Amiri, bakanlığı da sahip çıkmalı kendi yazdığı yönetmeliği uygulayan okul müdürüne, öğretmenine…

“Sihirli Annem” le büyümüş “Hayat Bilgisi”, “Arka Sıradakiler”, “Pis Yedili” , “Okul”  “Yahşi Cazibe”gibi diziler ve filmlerle ile şapşala dönmüş ergeni, “Aşkı Memnu”  “Fatmagül’ün Suçu Ne” “Kurtlar Vadisi”ile iyice yoldan çıkmış, eskiden hayal bile etmeye cesaret edemediğimiz edepsizlikleri ulu orta faş eden sanal alemin çocuklarını görse bu gün, sadece kafayı yerdi Tren Fatma… Çaresiz kalırdı her halde; konuşmaları, kıyafetleri, yürüyüşleri ile dizilerden fırlamış gibi gezinen gençlerin karşısında… 

Akademik başarıya konsantre olmuş anne babalar, göz ardı ediyor kültürünü, töresini… Ve elden gidiyor Türk’ü üstün kılan Anadolu terbiyesi… Bu yüzden proaktif düşünmeli herkes, tutmalı bir ucundan.
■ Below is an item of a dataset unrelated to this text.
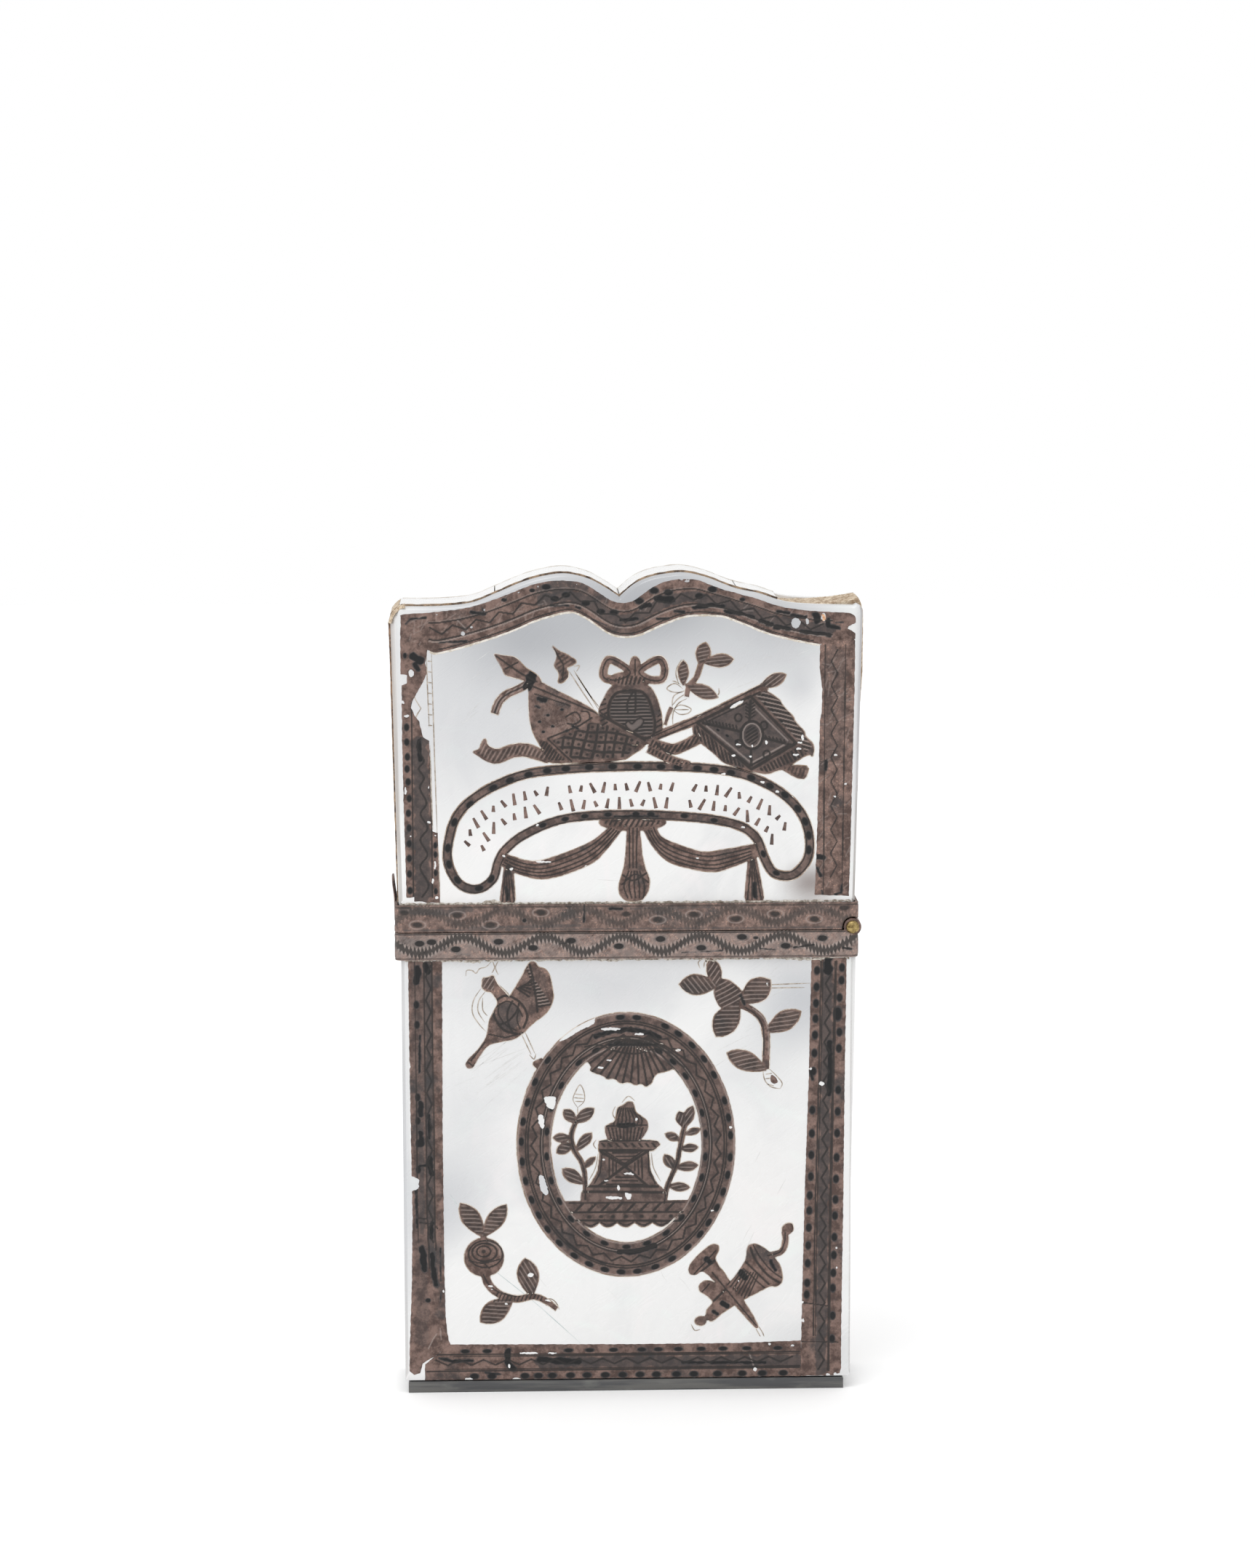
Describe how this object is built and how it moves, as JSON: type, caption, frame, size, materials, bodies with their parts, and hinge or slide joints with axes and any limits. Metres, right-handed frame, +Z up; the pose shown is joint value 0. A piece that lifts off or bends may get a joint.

Sorgulamalı, takip etmeli, şikayet etmeli, bir şeyler yapmalı…

Buz dağının görünmeyen kısmı daha büyük. Beş on yıl sonra bu çocukların çocukları gelecek önümüze, düşünün o zamanki durumun vahametini…

Haklısın Şerif,

Her okula, her mahalleye, hatta her eve de birer Tren Fatma gerek.